● Brief: In the entries below, how many lines hold the string "axes"? Give only the number.

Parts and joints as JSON
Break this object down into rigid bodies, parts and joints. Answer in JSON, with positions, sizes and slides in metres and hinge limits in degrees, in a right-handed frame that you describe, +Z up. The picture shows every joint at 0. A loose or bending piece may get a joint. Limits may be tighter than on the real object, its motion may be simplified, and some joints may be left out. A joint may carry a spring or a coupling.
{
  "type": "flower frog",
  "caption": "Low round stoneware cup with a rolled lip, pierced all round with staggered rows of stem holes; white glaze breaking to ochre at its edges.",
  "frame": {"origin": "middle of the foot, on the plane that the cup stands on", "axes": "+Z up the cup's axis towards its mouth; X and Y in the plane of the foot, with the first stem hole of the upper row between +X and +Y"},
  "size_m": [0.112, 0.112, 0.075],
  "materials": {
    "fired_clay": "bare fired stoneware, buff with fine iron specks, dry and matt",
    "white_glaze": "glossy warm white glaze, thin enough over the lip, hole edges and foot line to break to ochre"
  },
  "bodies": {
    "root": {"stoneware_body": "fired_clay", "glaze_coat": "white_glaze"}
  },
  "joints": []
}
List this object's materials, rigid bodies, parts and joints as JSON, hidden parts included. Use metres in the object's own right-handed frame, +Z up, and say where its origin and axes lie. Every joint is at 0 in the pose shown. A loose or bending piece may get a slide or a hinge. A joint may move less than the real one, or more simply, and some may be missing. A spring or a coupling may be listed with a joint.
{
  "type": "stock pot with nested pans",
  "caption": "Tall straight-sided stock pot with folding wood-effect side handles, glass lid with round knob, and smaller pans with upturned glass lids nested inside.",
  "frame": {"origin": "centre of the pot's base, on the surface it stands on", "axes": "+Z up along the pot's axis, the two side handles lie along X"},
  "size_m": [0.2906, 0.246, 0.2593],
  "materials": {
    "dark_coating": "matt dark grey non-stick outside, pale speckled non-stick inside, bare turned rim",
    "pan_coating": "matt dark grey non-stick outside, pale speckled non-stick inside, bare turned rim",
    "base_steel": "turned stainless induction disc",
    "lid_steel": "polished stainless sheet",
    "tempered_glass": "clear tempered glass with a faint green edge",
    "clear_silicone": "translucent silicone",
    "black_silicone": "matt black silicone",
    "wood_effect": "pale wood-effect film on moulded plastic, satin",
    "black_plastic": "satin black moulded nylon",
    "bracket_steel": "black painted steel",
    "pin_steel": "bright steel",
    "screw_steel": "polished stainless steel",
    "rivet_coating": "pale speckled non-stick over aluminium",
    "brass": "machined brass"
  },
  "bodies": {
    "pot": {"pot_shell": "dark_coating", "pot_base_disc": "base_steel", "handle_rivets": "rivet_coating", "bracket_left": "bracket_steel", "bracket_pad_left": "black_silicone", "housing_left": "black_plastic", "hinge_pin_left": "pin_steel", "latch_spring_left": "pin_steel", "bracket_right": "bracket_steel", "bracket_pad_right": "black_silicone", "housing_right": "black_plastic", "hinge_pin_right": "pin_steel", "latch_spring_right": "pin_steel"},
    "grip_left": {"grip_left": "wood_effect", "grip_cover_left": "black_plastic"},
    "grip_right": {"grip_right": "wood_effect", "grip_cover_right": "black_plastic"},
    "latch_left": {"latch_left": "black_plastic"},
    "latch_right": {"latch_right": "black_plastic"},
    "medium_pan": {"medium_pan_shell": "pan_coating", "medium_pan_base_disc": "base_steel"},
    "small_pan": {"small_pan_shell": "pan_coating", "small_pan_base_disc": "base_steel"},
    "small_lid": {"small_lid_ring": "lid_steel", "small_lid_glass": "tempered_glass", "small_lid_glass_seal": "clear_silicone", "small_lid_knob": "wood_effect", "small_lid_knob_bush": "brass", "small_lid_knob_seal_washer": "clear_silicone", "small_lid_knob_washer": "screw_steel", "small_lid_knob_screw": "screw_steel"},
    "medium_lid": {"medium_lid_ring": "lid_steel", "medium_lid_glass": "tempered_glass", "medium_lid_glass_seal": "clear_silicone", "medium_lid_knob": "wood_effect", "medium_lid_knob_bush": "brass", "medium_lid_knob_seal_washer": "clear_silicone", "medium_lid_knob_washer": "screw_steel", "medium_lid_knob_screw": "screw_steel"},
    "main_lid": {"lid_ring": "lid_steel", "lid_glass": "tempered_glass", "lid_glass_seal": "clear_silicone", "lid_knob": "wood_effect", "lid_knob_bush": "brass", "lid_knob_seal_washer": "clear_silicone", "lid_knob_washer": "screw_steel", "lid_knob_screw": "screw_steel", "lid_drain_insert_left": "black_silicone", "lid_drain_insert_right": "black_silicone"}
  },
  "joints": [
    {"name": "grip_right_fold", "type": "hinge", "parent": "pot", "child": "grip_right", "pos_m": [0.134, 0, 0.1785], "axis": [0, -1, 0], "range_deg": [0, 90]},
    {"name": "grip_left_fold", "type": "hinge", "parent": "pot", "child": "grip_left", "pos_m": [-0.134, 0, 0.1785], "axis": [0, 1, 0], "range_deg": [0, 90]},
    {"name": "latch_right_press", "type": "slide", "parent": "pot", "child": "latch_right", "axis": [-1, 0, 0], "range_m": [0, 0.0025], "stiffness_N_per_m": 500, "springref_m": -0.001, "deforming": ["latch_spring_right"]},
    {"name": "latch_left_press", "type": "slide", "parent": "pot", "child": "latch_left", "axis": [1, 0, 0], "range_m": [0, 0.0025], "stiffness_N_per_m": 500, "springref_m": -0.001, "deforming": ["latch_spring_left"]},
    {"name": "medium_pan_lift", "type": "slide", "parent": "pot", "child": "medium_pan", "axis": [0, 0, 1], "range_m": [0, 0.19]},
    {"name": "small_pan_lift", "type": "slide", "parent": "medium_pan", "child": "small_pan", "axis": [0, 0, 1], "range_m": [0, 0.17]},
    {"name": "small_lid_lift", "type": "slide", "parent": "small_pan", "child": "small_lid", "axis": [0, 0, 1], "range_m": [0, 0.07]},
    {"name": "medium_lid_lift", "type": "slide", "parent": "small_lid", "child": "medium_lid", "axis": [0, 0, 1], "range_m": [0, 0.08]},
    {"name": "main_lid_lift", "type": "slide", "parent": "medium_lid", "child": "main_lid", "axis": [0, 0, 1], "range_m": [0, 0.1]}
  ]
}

● Solution: 3